То самое ощущение свободы в отношении к прошлому, которое артикулировали и Ганди, и Амбедкар, предполагает, однако, и возможность другого отношения к нему. Свобода от прошлого может означать, что с прошлым можно обращаться как с вместилищем ресурсов, постоянным резервом, к которому субъект политической модерности может прибегать по необходимости в борьбе за социальную справедливость. Это понимание свободы характерно для отношения Ганди к священным текстам. «Священные книги в строгом смысле этого наименования, – писал Ганди, – могут иметь дело только с внутренними истинами и взывать к любому сознанию. <…> Ничто не может быть принято, как слово Божье, что нельзя проверить разумом или пережить духовно». Ганди утверждал, что у человека есть выбор в вопросе религии: «Религию следует судить не по ее худшим образцам, а по тому лучшему, что она смогла создать. И только это может служить стандартом, к которому следует стремиться и который следует превосходить»[707]
.Амбедкар в свою очередь цитировал Джона Дьюи – «моего учителя, которому я столь многим обязан» – и говорил: «Каждое общество обременено тривиальным, мертвой древесиной прошлого, а также тем, что вне всякого сомнения порочно». Задача «просвещенного» общества состояла «в том, чтобы сохранить и передать в целости
…должны рассудить, не следует ли им прекратить поклоняться прошлому как поставщику идеалов <…> Проф. Дьюи… говорит: «Любой индивид может жить только в настоящем. Настоящее – это не просто то, что наступает вслед за прошлым или производное прошлого». <…> Индуисты должны рассудить, не пришло ли для них время признать, что нет ничего постоянного, ничего вечного, ничего «санатам»[708]
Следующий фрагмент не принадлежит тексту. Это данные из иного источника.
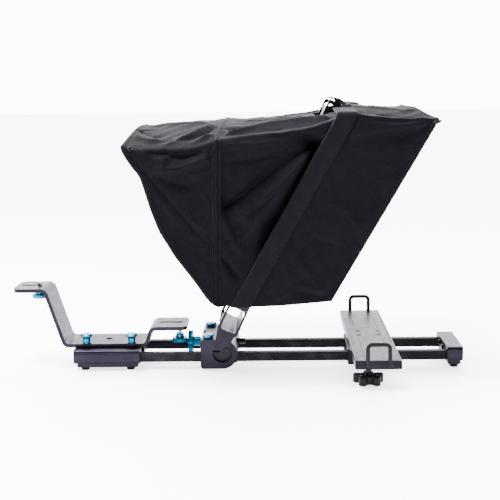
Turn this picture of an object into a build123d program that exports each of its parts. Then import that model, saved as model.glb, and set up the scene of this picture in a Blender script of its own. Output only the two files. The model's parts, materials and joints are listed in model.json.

. Всё меняется. <…> должна происходить постоянная революция ценностей, и индуисты должны осознать, что если существуют стандарты для оценки деяний человека, то должна существовать и готовность пересмотреть эти стандарты.[709]В этих фрагментах исповедуются два вида отношения к прошлому. Одно – это историцизм, идея, что для овладения вещами мы должны знать их историю, процесс пройденного ими развития на пути к тому, чем они стали. Историцизм сам по себе обещает человеку определенную степень автономии относительно истории. Идея состоит в том, что если познать причинные структуры, действующие в истории, то можно в какой-то степени стать их господином. Другой тип отношения к прошлому, который исповедуется здесь, я называю «децизионистским» типом. Под «децизионизмом» я понимаю такую диспозицию, которая позволяет критику говорить о будущем и о прошлом так, будто они были конкретными, ценностно нагруженными моментами выбора или решениями, которые предстоит принять в отношении и прошлого, и будущего. Здесь не идет речь об исторических законах. Критик руководствуется своими собственными ценностями при выборе наиболее желаемого, здорового, разумного будущего для человечества и смотрит на прошлое как на склад ресурсов, из которого он черпает по необходимости. Подобное отношение к прошлому включает революционно-модернистскую позицию, когда реформатор старается свести какую-то отдельную историю к нулю, чтобы построить общество с чистого листа. Однако децизионизм необязательно связан с иконоборчеством в отношении прошлого. Оно позволяет иметь несколько позиций в отношении прошлого – от уважения до отвращения – и при этом не быть им связанным. Он использует «традицию», но это использование руководствуется критикой настоящего. Таким образом, оно представляет собой свободу от истории, но также и свободу уважать те аспекты «традиции», которые будут сочтены полезными для строительства желаемого будущего.